Menginjak usia remaja. Marsinah
melanjutkan studi di SMPN 5 Nganjuk dan SMA Muhammdiyyah Nganjuk. jika
sebelumnya ia adalah wanita yang rajin membantu keluarga di sawah. Lanjut ke
jenjang pendidikan yang lebih tinggi. Membuat dirinya semakin mengerti
pentingnya kemandirian. Sehingga saat duduk di bangku SMP dan SMA. Selain
membantu menjual gabah (padi yang sudah
dipanen) dan jagung. Ia juga berjualan aneka gorengan. Seperti ote-ote,
tempe goreng, tahu goreng dan pisang goreng. Semua ini, ia lakukan untuk
membantu biaya sekolah dan menambah uang jajannya. Sehingga tidak heran,
setelah usai sholat shubuh. Dia selalu anteng
menyalakan api menggunakan kayu di dapur. Bahan-bahan yang akan dimasak
disiapkan sore harinya. Kegiatan seperti itu, ia lakukan sejak kelas dua SMP
hingga lulus SMA.
Setelah lulus dari SMA, Kakaknya
yang bernama Marsini. Memberikan
informasi kepada Marsinah, untuk mendaftar kerja di salah satu pabrik arloji di
daerah Sidoarjo. Tawaran pun, sontak ia
terima. Hingga pada akhirnya Marsinah berhasil diterima kerja di Pabrik tersebut.
Bekerja keras sudah menjadi kebiasaan
bagi Marsinah. Jika hanya menjadi buruh pabrik adalah hal mudah bagi dirinya.
Mungkin begitu, saya menafsirkan.
Sebelum peristiwa mengharukan dan memilukan yang terjadi pada
Marsinah. Dirinya mengaku bermimpi buruk. Dan mengisyaratkan kesusahan akan menimpa
dirinya. Setelah Marsinah menyampaikan
mimpinya itu kepada Bu Sini, tidak lama beberapa hari ternyata mimpi tersebut
benar mengisyaratkan kesusahan. Marsinah terbunuh dan jenazahnya dibuang di pinggir
sawah di daerah Wilangan, Kabupaten Nganjuk.

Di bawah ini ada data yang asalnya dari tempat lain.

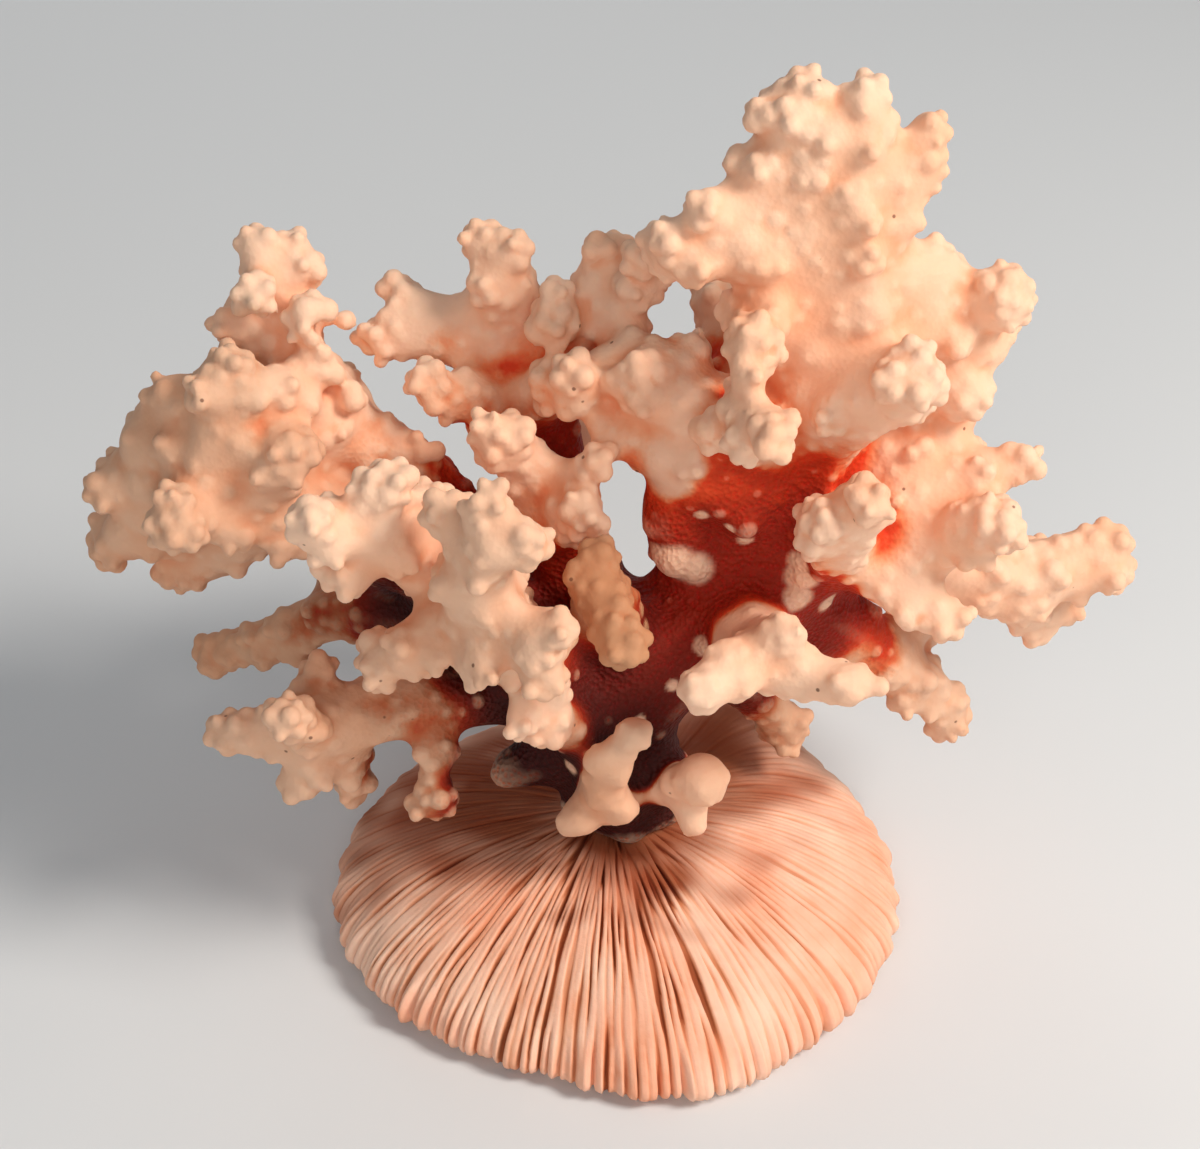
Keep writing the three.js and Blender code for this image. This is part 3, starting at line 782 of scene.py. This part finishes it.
mushroomPiece = buildMushroom()
print(f"mushroom coral: {len(mushroomPiece.data.polygons)} faces")


# ---------- materials

def newMaterial(name):
    # a material with an empty node tree
    material = bpy.data.materials.new(name)
    material.use_nodes = True
    tree = material.node_tree
    tree.nodes.clear()
    return material, tree


def colourStops(node, stops):
    # sets a colour ramp's stops from (place, hex colour) pairs in order
    elements = node.color_ramp.elements
    while len(elements) > 1:
        elements.remove(elements[-1])
    elements[0].position, elements[0].color = stops[0][0], linear(stops[0][1])
    for place, colour in stops[1:]:
        elements.new(place).color = linear(colour)
    return node.outputs["Color"]


def branchCoralFinish():
    # Aragonite laid down by coral polyps and dried: matt and chalky, with tiny cups. It is cream to peach where it
    # grew last and rust red to maroon at its heart. Painted shade darkens and warms its creases, and darkens the heart
    # towards near-black lower down and to the left, where the branches shade it.
    material, tree = newMaterial("Aragonite branch coral, grown and dried")
    place = addNode(tree, "ShaderNodeTexCoord").outputs["Object"]
    axes = addNode(tree, "ShaderNodeSeparateXYZ", {0: place}).outputs
    height = addNode(tree, "ShaderNodeMath", {0: axes["X"], 1: 0.5, 2: axes["Z"]}, operation="MULTIPLY_ADD").outputs[0]
    red, crest, wart, worn = (addNode(tree, "ShaderNodeAttribute", attribute_name=name).outputs["Fac"]
                              for name in ("red", "crest", "wart", "dullAndShade"))
    patchy = addNode(tree, "ShaderNodeTexNoise", {"Vector": place, "Scale": 150.0, "Detail": 6.0}).outputs["Fac"]
    broad = addNode(tree, "ShaderNodeTexNoise", {"Vector": place, "Scale": 45.0, "Detail": 3.0}).outputs["Fac"]
    cups = addNode(tree, "ShaderNodeTexVoronoi", {"Vector": place, "Scale": 1100.0}).outputs["Distance"]
    # the heart's red spreads in patches, and the crests keep clear of it longest
    stain = addNode(tree, "ShaderNodeMath", {0: patchy, 1: 0.7, 2: red}, operation="MULTIPLY_ADD").outputs[0]
    stain = addNode(tree, "ShaderNodeMath", {0: crest, 1: -0.3, 2: stain}, operation="MULTIPLY_ADD").outputs[0]
    stain = addNode(tree, "ShaderNodeMath", {0: stain, 1: 0.22}, operation="SUBTRACT").outputs[0]
    body = colourStops(addNode(tree, "ShaderNodeValToRGB", {"Fac": stain}), (
        (0.08, "#f5cbad"), (0.24, "#f0b48f"), (0.38, "#ea8a5c"), (0.5, "#db4a22"), (0.68, "#bc3613"),
        (0.95, "#9a260c")))
    holes = addNode(tree, "ShaderNodeTexVoronoi", {"Vector": place, "Scale": 190.0}).outputs
    # each of these rises from 0 at the first number to the third at the second number
    low, creaseShade, pale, tint, speck, pit = (
        addNode(tree, "ShaderNodeMapRange",
                {"Value": value, "From Min": start, "From Max": end, "To Max": most}).outputs[0]
        for value, start, end, most in (
            (height, 0.075, 0.048, 0.95), (crest, 0.5, 0.05, 0.35), (crest, 0.6, 1.0, 0.45),
            (broad, 0.4, 0.7, 0.4), (cups, 0.55, 0.1, 0.8), (holes["Distance"], 0.075, 0.045, 0.75)))
    # painted shade: lower down and to the left, where the branches shade it, the heart is mixed towards near-black;
    # only part of this is its own maroon
    sunk = addNode(tree, "ShaderNodeMath", {0: low, 1: red}, operation="MULTIPLY").outputs[0]
    pale = addNode(tree, "ShaderNodeMath", {0: wart, 1: 0.95, 2: pale}, operation="MULTIPLY_ADD",
                   use_clamp=True).outputs[0]
    # a pinhole here and there, half a millimetre wide, where a boring worm went in
    chance = addNode(tree, "ShaderNodeSeparateColor", {0: holes["Color"]}).outputs[0]
    chosen = addNode(tree, "ShaderNodeMath", {0: chance, 1: 0.62}, operation="GREATER_THAN").outputs[0]
    pit = addNode(tree, "ShaderNodeMath", {0: pit, 1: chosen}, operation="MULTIPLY").outputs[0]
    # the cups show as a dark and light speckle, strongest on the heart and missing on the warts
    grainy = addNode(tree, "ShaderNodeMath", {0: speck, 1: red}, operation="MULTIPLY").outputs[0]
    plain = addNode(tree, "ShaderNodeMath", {0: 1.0, 1: wart}, operation="SUBTRACT").outputs[0]
    grainy = addNode(tree, "ShaderNodeMath", {0: grainy, 1: plain}, operation="MULTIPLY").outputs[0]
    for amount, colour, blend in (
            (sunk, "#2c0704", "MIX"),         # painted shade: low and left the heart is mixed towards near-black, partly its own maroon
            (creaseShade, "#f4ba92", "MULTIPLY"),    # painted shade: creases are darkened and warmed
            (pale, "#f8ceb0", "MIX"),         # crests and warts are pale
            (tint, "#f5c196", "MULTIPLY"),    # broad warmer patches
            (worn, "#c9b29c", "MULTIPLY"),    # long broken branches are browner, and painted shade darkens the low, shaded ones
            (pit, "#5c2c18", "MIX"),
            (grainy, "#e0764c", "SOFT_LIGHT")):
        body = addNode(tree, "ShaderNodeMix", {0: amount, 6: body, 7: linear(colour)}, data_type="RGBA",
                       blend_type=blend).outputs[2]
    rough = addNode(tree, "ShaderNodeMath", {0: red, 1: 0.7, 2: 0.12}, operation="MULTIPLY_ADD").outputs[0]
    relief = addNode(tree, "ShaderNodeBump", {"Height": cups, "Strength": rough, "Distance": 0.6 * mm})
    shader = addNode(tree, "ShaderNodeBsdfPrincipled",
                     {"Base Color": body, "Roughness": 0.7, "IOR": 1.5, "Specular IOR Level": 0.25,
                      "Normal": relief.outputs[0], "Subsurface Weight": 0.12,
                      "Subsurface Radius": (1.0, 0.45, 0.25), "Subsurface Scale": 1.8 * mm})
    addNode(tree, "ShaderNodeOutputMaterial", {"Surface": shader.outputs[0]})
    return material


def mushroomCoralFinish():
    # Aragonite septa of a mushroom coral, dried: thin plates on edge, with pale worn crests. Painted shade browns the
    # grooves between them, and painted shadow browns the dome round the trunk's foot.
    material, tree = newMaterial("Aragonite mushroom coral, grown and dried")
    place = addNode(tree, "ShaderNodeTexCoord").outputs["Object"]
    ridge = addNode(tree, "ShaderNodeAttribute", attribute_name="ridge").outputs["Fac"]
    patchy = addNode(tree, "ShaderNodeTexNoise", {"Vector": place, "Scale": 70.0, "Detail": 4.0}).outputs["Fac"]
    # painted shade: the ramp darkens the grooves between the septa to brown and keeps the crests pale
    body = colourStops(addNode(tree, "ShaderNodeValToRGB", {"Fac": ridge}), (
        (0.0, "#96522f"), (0.3, "#cb855e"), (0.6, "#eeb391"), (0.92, "#f8ccb2")))
    shade = addNode(tree, "ShaderNodeMapRange", {"Value": patchy, "From Min": 0.35, "From Max": 0.7, "To Max": 0.6})
    # painted shadow: the crown's shadow on the dome is multiplied in as brown
    crownShadow = addNode(tree, "ShaderNodeAttribute", attribute_name="crownShadow")
    for amount, colour in ((shade.outputs[0], "#f2b491"), (crownShadow.outputs["Fac"], "#a5765c")):
        body = addNode(tree, "ShaderNodeMix", {0: amount, 6: body, 7: linear(colour)}, data_type="RGBA",
                       blend_type="MULTIPLY").outputs[2]
    grain = addNode(tree, "ShaderNodeTexNoise", {"Vector": place, "Scale": 1400.0, "Detail": 3.0}).outputs["Fac"]
    relief = addNode(tree, "ShaderNodeBump", {"Height": grain, "Strength": 0.3, "Distance": 0.3 * mm})
    shader = addNode(tree, "ShaderNodeBsdfPrincipled",
                     {"Base Color": body, "Roughness": 0.8, "IOR": 1.5, "Specular IOR Level": 0.25,
                      "Normal": relief.outputs[0], "Subsurface Weight": 0.1,
                      "Subsurface Radius": (1.0, 0.5, 0.3), "Subsurface Scale": 1 * mm})
    addNode(tree, "ShaderNodeOutputMaterial", {"Surface": shader.outputs[0]})
    return material


coralFinish = branchCoralFinish()
for name, piece in coralPieces.items():
    piece.data.materials.append(coralFinish)
    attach(piece, "root")
    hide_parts(name)
mushroomPiece.data.materials.append(mushroomCoralFinish())
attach(mushroomPiece, "root")
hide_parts("mushroom_coral_base")
print("materials set")


# ---------- floor, light and camera

studio = {
    "floorSize": 3.0,
    "floorColour": "#dfe2e4",
    "elevation": 33.0,               # degrees above the horizon
    "distance": 420 * mm,
    "aim": (-2.6 * mm, -3.4 * mm, -7.9 * mm),   # from the middle of the whole
    "lens": 75.75,                   # millimetres, as is the sensor's width
    "sensor": 36,
    "lamps": {                       # each one's place, aim, size in metres, power in watts and colour
        "key": ((0.6, -0.3, 0.68), (0, 0, 0.08), 0.28, 7.6, (1.0, 0.93, 0.86)),
        "fill": ((-0.1, -0.95, 0.5), (0, 0, 0.08), 0.6, 3.0, (1.0, 0.97, 0.94)),
        "back": ((-0.2, 0.8, 0.6), (0, 0, 0.09), 0.6, 1.5, (1.0, 0.97, 0.95)),
    },
    "skyColour": "#dbe0e4",
    "skyStrength": 0.28,
}


def buildFloor():
    half = studio["floorSize"] / 2
    corners = np.array([[-half, -half, 0], [half, -half, 0], [half, half, 0], [-half, half, 0]])
    floor = makeObject("floor", corners, np.array([[0, 1, 2, 3]]))
    material, tree = newMaterial("Matt pale paper backdrop")
    shader = addNode(tree, "ShaderNodeBsdfPrincipled", {"Base Color": linear(studio["floorColour"]), "Roughness": 0.9})
    addNode(tree, "ShaderNodeOutputMaterial", {"Surface": shader.outputs[0]})
    floor.data.materials.append(material)


def addLamp(name, place, aim, size, power, colour):
    light = bpy.data.lights.new(name, "AREA")
    light.size = size
    light.energy = power
    light.color = colour
    lamp = bpy.data.objects.new(name, light)
    lamp.location = place
    lamp.rotation_euler = (Vector(aim) - Vector(place)).to_track_quat("-Z", "Y").to_euler()
    bpy.context.scene.collection.objects.link(lamp)


def buildCamera():
    tilt = math.radians(studio["elevation"])
    aim = wholeMiddle + Vector(studio["aim"])
    camera = bpy.data.objects.new("camera", bpy.data.cameras.new("camera"))
    camera.data.lens = studio["lens"]
    camera.data.sensor_width = studio["sensor"]
    camera.location = aim + studio["distance"] * Vector((0, -math.cos(tilt), math.sin(tilt)))
    camera.rotation_euler = (math.pi / 2 - tilt, 0, 0)
    camera.data.clip_start = 0.01
    bpy.context.scene.collection.objects.link(camera)
    bpy.context.scene.camera = camera


buildFloor()
buildCamera()
for name, settings in studio["lamps"].items():
    addLamp(name, *settings)
world = bpy.data.worlds.new("studio")
world.use_nodes = True
sky = world.node_tree.nodes["Background"].inputs
sky["Color"].default_value = linear(studio["skyColour"])
sky["Strength"].default_value = studio["skyStrength"]
bpy.context.scene.world = world
bpy.context.scene.view_settings.view_transform = "Standard"
print("studio set")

Dari hasil informasi yang diberikan oleh
Bu Sini kepada Saya. Sebelum meninggalnya Marsinah. Ternyata dia
melakukan demonstrasi di Pabrik Arloji Sidoarjo itu. Demonstrasi yang dilakukan
oleh beberapa buruh itu, menuntut menaikan gaji pegawai/buruh Pabrik Arloji
yang sudah dijanjikan jauh hari. Selain itu, ada kecurangan yang dilakukan
oknum pabrik yang tidak seharusnya terjadi.
Ada sikap yang wajib ditiru nih Cah,
dari sikap dan sifat Pahlawan Buruh Marsinah. Antara lain bekerja keras,
mandiri, optimis dan berani membela kebenaran. Di jaman serba mudah seperti sekarang. Al-Khususon buat kaum hawa. Apa bisa meneladani
sikap dan sifat Marsinah ya ? hehehe.
Sumber : Ibu Sini dan Bapak Suraji.
Mereka adalah Paman dan Bibi Marsinah.